Output every line below exactly.
>>>
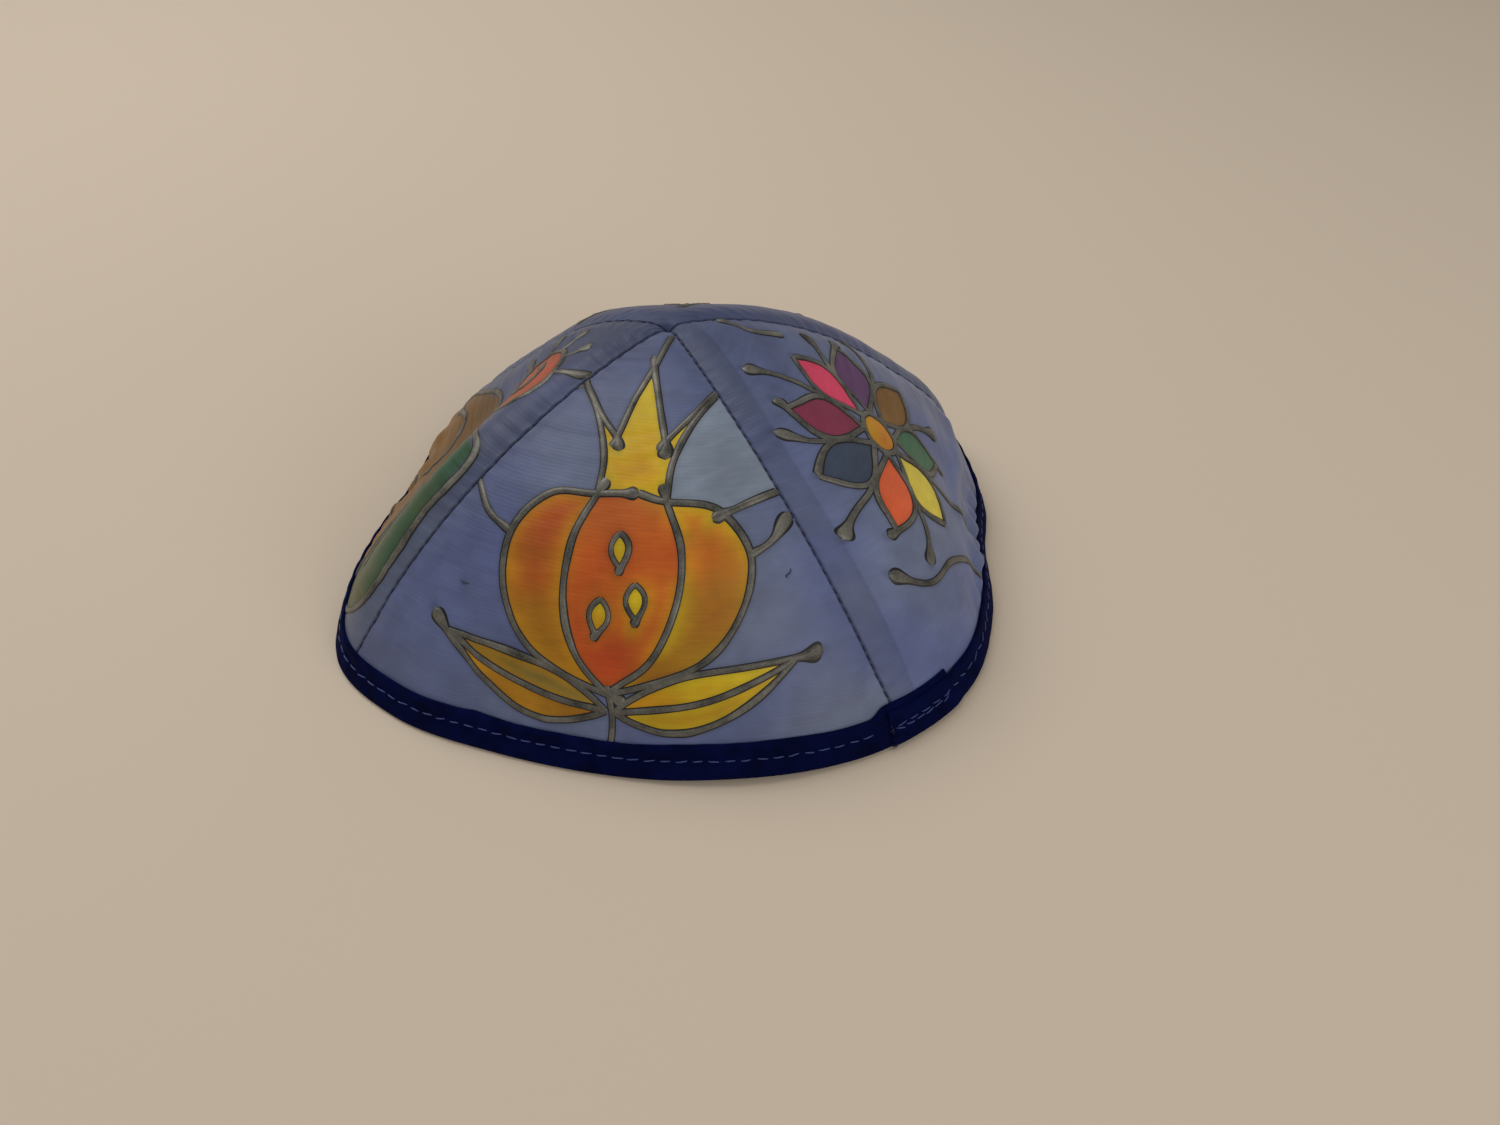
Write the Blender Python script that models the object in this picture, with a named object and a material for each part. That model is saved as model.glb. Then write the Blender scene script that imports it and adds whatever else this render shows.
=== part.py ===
"""Painted silk kippah: four silk gores sewn into a crown, and a bias tape folded over the rim.

Frame: metres, +Z up, the rim on z = 0 and the front gore towards -Y. The origin is the middle
of the whole piece's box, on the surface that it rests on. Azimuth 0 is +X and 90 is +Y.

Every point of the cloth has two coordinates. "around" runs 0 to 4, and its whole numbers are
the four seams: 0 front left, 1 front right, 2 back right, 3 back left. "share" runs down the
gore, from 0 at the apex to 1 at the folded edge of the tape.
"""
import bpy
import numpy as np

# Sizes of the finished piece
RIM_WIDTH = 0.176        # left to right, over the tape
RIM_DEPTH = 0.157        # front to back, over the tape
CROWN_HEIGHT = 0.064     # apex above the surface it rests on
CLOTH_WALL = 0.001
TAPE_WALL = 0.001
TAPE_HEIGHT = 0.0092     # finished height of the folded tape
SEW_GAP = 0.0003         # clearance between one cloth and the next

# The crown's arc: how far round a circle a gore runs from apex to rim before it is
# stretched to the piece's height and width
CROWN_ARC = np.radians(65.0)
APEX_ASIDE = -0.006      # share of RIM_WIDTH
APEX_BACK = 0.085        # share of RIM_DEPTH

# The tape's fold and its lapped ends
FOLD_ROUND = 0.001
CHANNEL_FLOOR = 0.0012   # tape under the silk's raw edge
LAP_STAND = 0.0006       # how far the upper tape stands off the lower one
LAP_RISE = 0.0018        # how far the lower tape peeps out above the upper one
LAP_FROM = 308.5         # azimuth of the upper tape's cut end
LAP_TO = 321.5           # azimuth of the lower tape's cut end
LAP_STEP = 0.4           # degrees over which each end steps down

SEAM_DIP = 0.0008        # depth of the valley along a seam
SEAM_REACH = 0.0035      # half width of that valley

# How finely each gore is divided
GORE_COLUMNS = 26
GORE_ROWS = 14
TIP_SHARE = 0.012        # where the gores' tips end, round the apex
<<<
### Response for this exercise
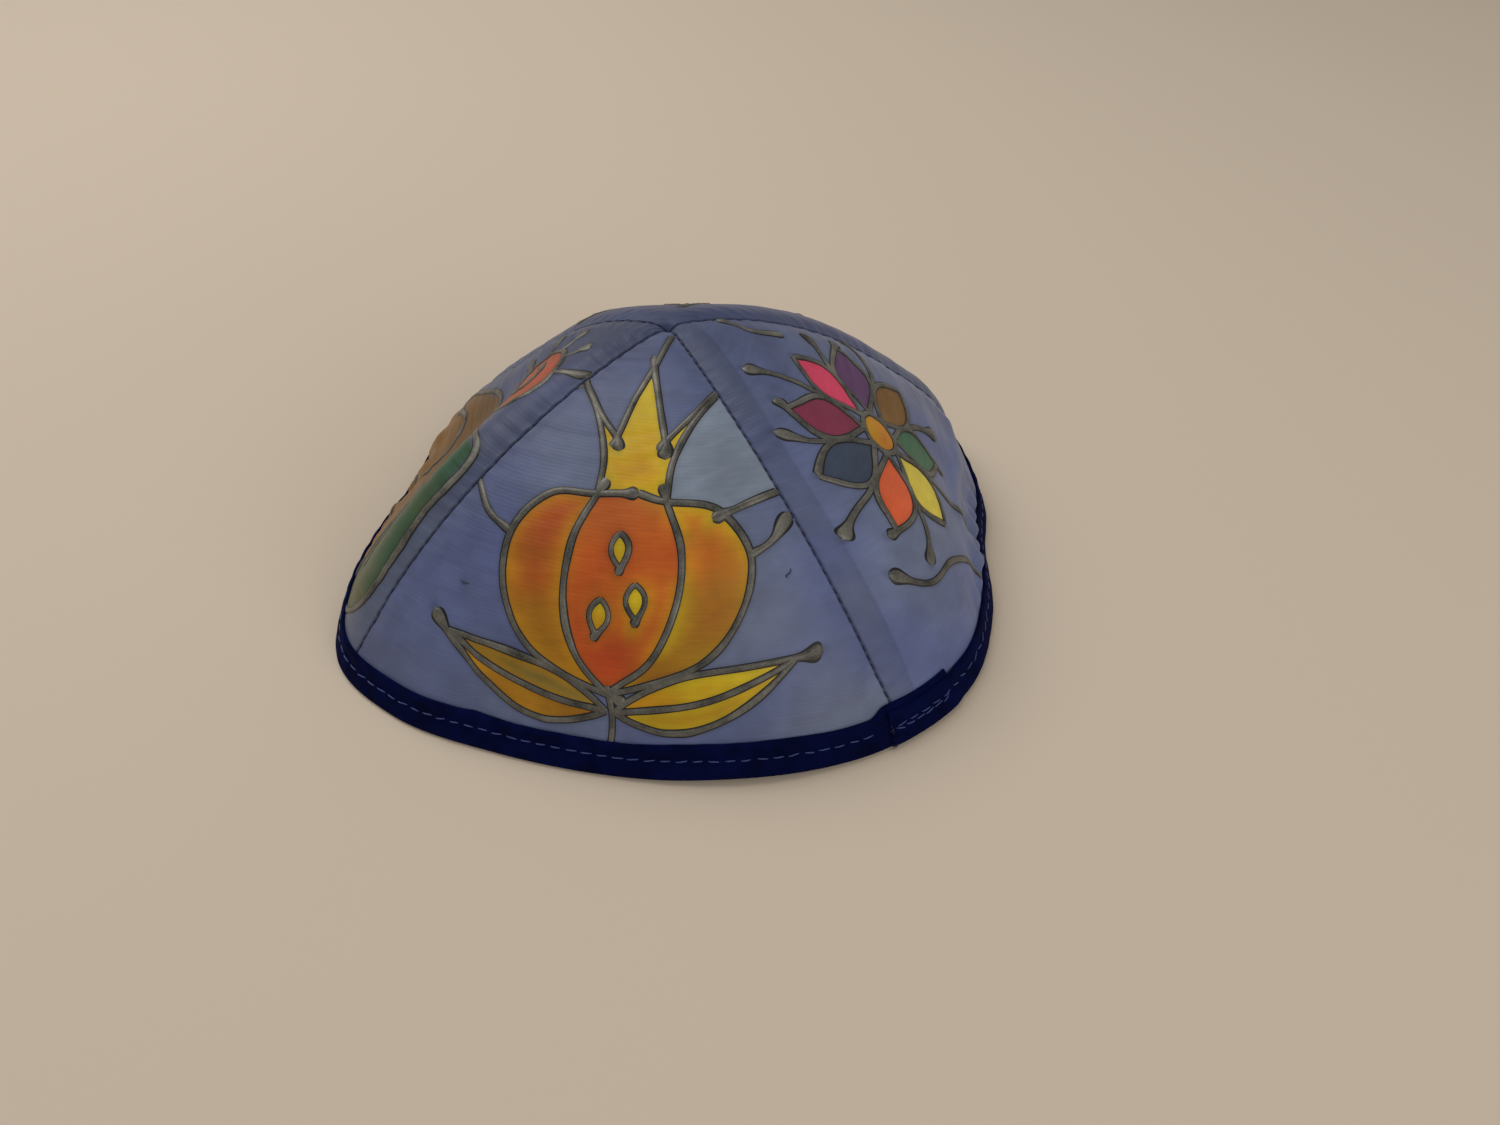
Write the Blender Python script that models the object in this picture, with a named object and a material for each part. That model is saved as model.glb. Then write the Blender scene script that imports it and adds whatever else this render shows.
=== part.py ===
"""Painted silk kippah: four silk gores sewn into a crown, and a bias tape folded over the rim.

Frame: metres, +Z up, the rim on z = 0 and the front gore towards -Y. The origin is the middle
of the whole piece's box, on the surface that it rests on. Azimuth 0 is +X and 90 is +Y.

Every point of the cloth has two coordinates. "around" runs 0 to 4, and its whole numbers are
the four seams: 0 front left, 1 front right, 2 back right, 3 back left. "share" runs down the
gore, from 0 at the apex to 1 at the folded edge of the tape.
"""
import bpy
import numpy as np

# Sizes of the finished piece
RIM_WIDTH = 0.176        # left to right, over the tape
RIM_DEPTH = 0.157        # front to back, over the tape
CROWN_HEIGHT = 0.064     # apex above the surface it rests on
CLOTH_WALL = 0.001
TAPE_WALL = 0.001
TAPE_HEIGHT = 0.0092     # finished height of the folded tape
SEW_GAP = 0.0003         # clearance between one cloth and the next

# The crown's arc: how far round a circle a gore runs from apex to rim before it is
# stretched to the piece's height and width
CROWN_ARC = np.radians(65.0)
APEX_ASIDE = -0.006      # share of RIM_WIDTH
APEX_BACK = 0.085        # share of RIM_DEPTH

# The tape's fold and its lapped ends
FOLD_ROUND = 0.001
CHANNEL_FLOOR = 0.0012   # tape under the silk's raw edge
LAP_STAND = 0.0006       # how far the upper tape stands off the lower one
LAP_RISE = 0.0018        # how far the lower tape peeps out above the upper one
LAP_FROM = 308.5         # azimuth of the upper tape's cut end
LAP_TO = 321.5           # azimuth of the lower tape's cut end
LAP_STEP = 0.4           # degrees over which each end steps down

SEAM_DIP = 0.0008        # depth of the valley along a seam
SEAM_REACH = 0.0035      # half width of that valley

# How finely each gore is divided
GORE_COLUMNS = 26
GORE_ROWS = 14
TIP_SHARE = 0.012        # where the gores' tips end, round the apex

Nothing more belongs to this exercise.